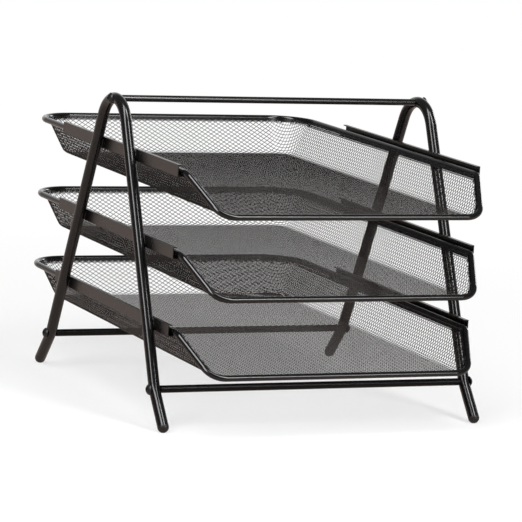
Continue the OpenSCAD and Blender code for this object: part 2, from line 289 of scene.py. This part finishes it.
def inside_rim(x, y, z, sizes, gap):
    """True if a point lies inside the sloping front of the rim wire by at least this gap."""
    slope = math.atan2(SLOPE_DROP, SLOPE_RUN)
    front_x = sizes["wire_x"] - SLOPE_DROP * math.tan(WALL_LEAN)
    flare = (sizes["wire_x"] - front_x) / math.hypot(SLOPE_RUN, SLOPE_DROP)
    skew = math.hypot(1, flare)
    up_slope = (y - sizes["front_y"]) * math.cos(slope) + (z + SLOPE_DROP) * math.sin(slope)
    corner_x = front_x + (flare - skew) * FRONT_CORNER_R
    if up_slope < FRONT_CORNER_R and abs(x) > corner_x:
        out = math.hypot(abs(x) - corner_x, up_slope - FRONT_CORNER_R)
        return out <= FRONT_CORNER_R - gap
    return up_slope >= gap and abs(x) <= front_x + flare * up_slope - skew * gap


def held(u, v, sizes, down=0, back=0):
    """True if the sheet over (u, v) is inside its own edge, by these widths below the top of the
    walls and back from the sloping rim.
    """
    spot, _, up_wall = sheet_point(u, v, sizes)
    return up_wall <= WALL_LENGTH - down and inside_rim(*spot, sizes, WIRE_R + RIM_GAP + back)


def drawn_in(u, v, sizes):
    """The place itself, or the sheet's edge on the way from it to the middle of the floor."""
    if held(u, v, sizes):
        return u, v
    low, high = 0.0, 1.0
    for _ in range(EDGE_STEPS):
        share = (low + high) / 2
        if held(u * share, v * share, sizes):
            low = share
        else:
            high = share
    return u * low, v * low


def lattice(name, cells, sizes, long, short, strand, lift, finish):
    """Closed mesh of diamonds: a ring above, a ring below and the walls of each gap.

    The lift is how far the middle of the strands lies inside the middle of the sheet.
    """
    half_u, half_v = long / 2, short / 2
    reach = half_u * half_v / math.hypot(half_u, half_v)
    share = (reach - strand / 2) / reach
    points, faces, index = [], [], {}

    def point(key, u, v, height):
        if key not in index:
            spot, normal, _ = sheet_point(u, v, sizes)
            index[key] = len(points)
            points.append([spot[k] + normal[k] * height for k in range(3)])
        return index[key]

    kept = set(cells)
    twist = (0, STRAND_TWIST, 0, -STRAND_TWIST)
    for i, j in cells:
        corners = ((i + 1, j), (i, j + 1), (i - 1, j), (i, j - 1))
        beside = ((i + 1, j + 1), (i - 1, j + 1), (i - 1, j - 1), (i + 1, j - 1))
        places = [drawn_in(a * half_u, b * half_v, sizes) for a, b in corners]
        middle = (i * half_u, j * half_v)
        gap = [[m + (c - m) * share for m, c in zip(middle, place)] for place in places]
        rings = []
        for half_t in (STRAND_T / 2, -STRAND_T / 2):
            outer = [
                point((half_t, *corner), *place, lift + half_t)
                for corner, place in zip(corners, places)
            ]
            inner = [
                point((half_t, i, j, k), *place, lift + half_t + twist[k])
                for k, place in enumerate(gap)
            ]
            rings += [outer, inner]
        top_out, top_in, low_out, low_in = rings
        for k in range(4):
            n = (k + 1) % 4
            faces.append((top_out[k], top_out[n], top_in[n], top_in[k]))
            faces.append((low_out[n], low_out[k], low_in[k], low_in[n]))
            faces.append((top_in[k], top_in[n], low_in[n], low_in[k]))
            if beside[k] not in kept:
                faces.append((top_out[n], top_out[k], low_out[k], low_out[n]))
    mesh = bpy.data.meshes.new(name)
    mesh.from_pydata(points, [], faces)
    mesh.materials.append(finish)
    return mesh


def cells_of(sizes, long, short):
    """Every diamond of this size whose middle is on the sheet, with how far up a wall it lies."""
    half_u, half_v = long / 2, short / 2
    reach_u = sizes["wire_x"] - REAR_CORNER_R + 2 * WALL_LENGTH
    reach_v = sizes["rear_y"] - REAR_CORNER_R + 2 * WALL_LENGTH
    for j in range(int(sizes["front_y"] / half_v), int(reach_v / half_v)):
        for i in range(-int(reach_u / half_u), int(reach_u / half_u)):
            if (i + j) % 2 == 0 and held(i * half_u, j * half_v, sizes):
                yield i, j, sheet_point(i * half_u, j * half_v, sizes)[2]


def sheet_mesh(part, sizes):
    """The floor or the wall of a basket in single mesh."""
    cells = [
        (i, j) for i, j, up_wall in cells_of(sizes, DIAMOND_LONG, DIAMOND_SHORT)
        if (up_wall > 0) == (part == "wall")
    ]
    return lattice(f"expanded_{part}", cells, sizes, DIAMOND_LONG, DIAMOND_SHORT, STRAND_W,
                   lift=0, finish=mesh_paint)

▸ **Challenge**
Return exactly the lines that run from the top of the listing above to the line containing "return up_slope >= gap", please, keeping both end lines and leaving out everything else.

▸ **Final result**
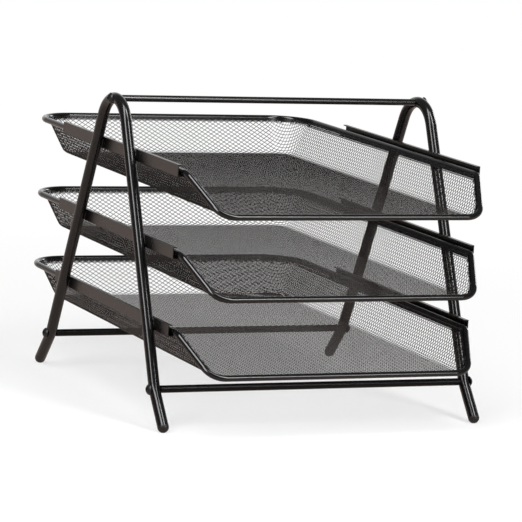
Continue the OpenSCAD and Blender code for this object: part 2, from line 289 of scene.py. This part finishes it.
def inside_rim(x, y, z, sizes, gap):
    """True if a point lies inside the sloping front of the rim wire by at least this gap."""
    slope = math.atan2(SLOPE_DROP, SLOPE_RUN)
    front_x = sizes["wire_x"] - SLOPE_DROP * math.tan(WALL_LEAN)
    flare = (sizes["wire_x"] - front_x) / math.hypot(SLOPE_RUN, SLOPE_DROP)
    skew = math.hypot(1, flare)
    up_slope = (y - sizes["front_y"]) * math.cos(slope) + (z + SLOPE_DROP) * math.sin(slope)
    corner_x = front_x + (flare - skew) * FRONT_CORNER_R
    if up_slope < FRONT_CORNER_R and abs(x) > corner_x:
        out = math.hypot(abs(x) - corner_x, up_slope - FRONT_CORNER_R)
        return out <= FRONT_CORNER_R - gap
    return up_slope >= gap and abs(x) <= front_x + flare * up_slope - skew * gap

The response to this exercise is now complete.